**** Material

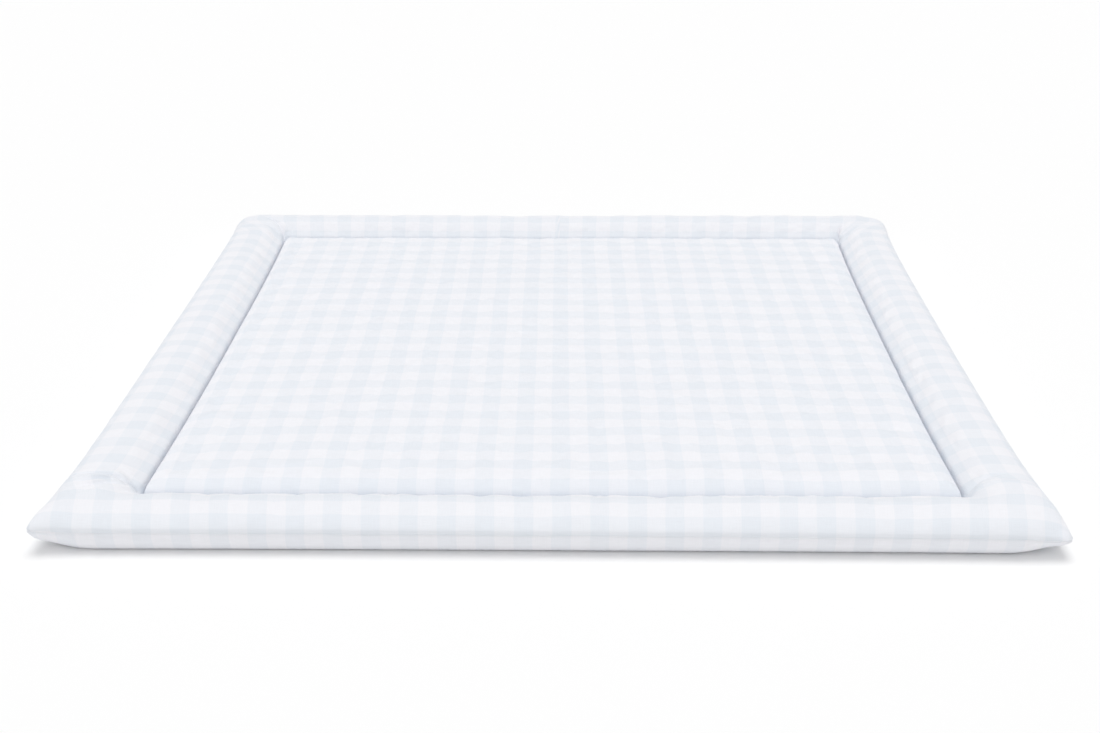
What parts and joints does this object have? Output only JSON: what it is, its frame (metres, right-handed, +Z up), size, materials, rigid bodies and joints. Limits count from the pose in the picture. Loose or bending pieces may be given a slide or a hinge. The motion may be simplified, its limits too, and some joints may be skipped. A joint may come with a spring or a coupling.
{
  "type": "padded baby play mat",
  "caption": "Rectangular padded floor mat of gingham cotton with a puffy border roll, divided from a low crowned centre by a sewn channel.",
  "frame": {"origin": "on the floor under the middle of the mat", "axes": "+X along the mat's width, +Y from its front edge to its back edge, +Z up"},
  "size_m": [0.996, 0.928, 0.0396],
  "materials": {
    "gingham_cotton": "matt plain-woven cotton in a pale blue and white gingham check"
  },
  "bodies": {
    "root": {"play_mat": "gingham_cotton"}
  },
  "joints": []
}
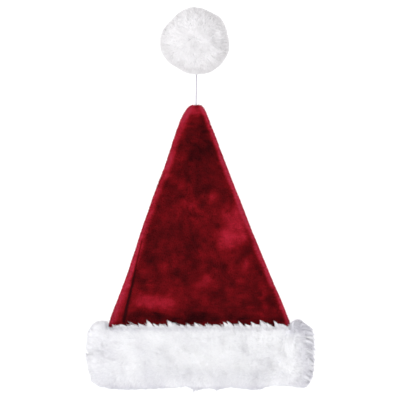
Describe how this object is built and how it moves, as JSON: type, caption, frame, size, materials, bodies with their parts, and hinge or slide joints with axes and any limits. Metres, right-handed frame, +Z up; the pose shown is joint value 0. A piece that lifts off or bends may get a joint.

********

### Requirement
Repeat the records above exactly, leaving none out.

### Written answer
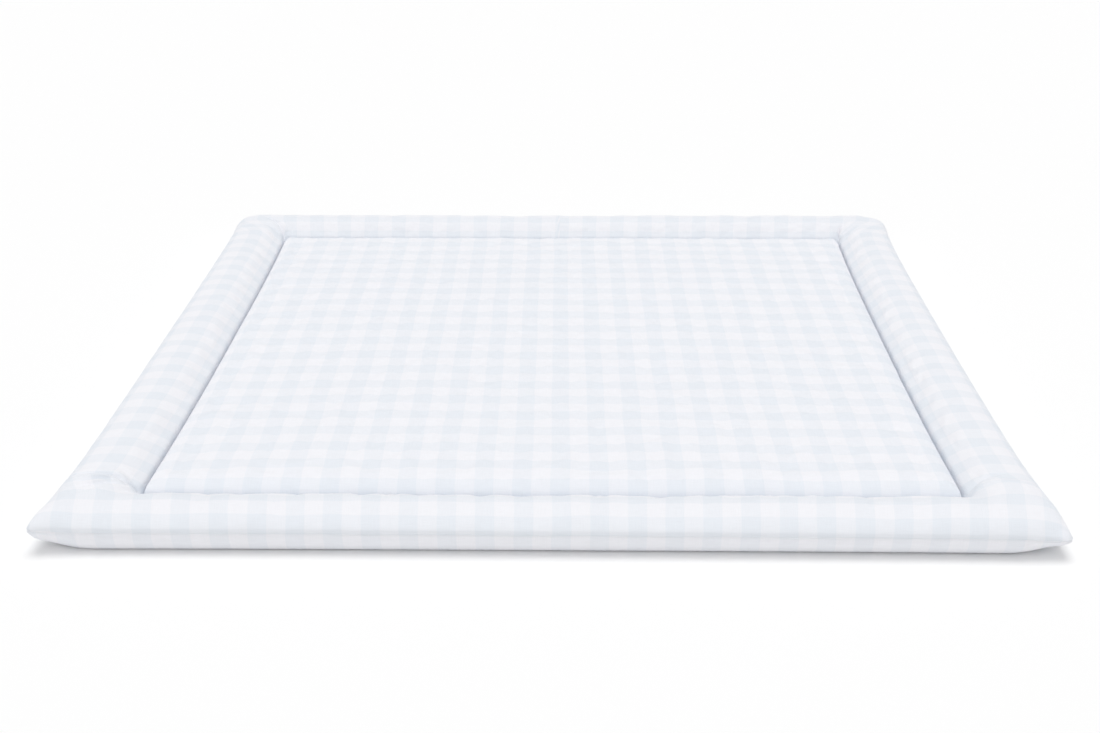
What parts and joints does this object have? Output only JSON: what it is, its frame (metres, right-handed, +Z up), size, materials, rigid bodies and joints. Limits count from the pose in the picture. Loose or bending pieces may be given a slide or a hinge. The motion may be simplified, its limits too, and some joints may be skipped. A joint may come with a spring or a coupling.
{
  "type": "padded baby play mat",
  "caption": "Rectangular padded floor mat of gingham cotton with a puffy border roll, divided from a low crowned centre by a sewn channel.",
  "frame": {"origin": "on the floor under the middle of the mat", "axes": "+X along the mat's width, +Y from its front edge to its back edge, +Z up"},
  "size_m": [0.996, 0.928, 0.0396],
  "materials": {
    "gingham_cotton": "matt plain-woven cotton in a pale blue and white gingham check"
  },
  "bodies": {
    "root": {"play_mat": "gingham_cotton"}
  },
  "joints": []
}
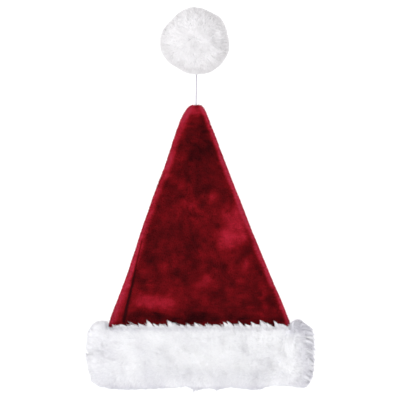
Describe how this object is built and how it moves, as JSON: type, caption, frame, size, materials, bodies with their parts, and hinge or slide joints with axes and any limits. Metres, right-handed frame, +Z up; the pose shown is joint value 0. A piece that lifts off or bends may get a joint.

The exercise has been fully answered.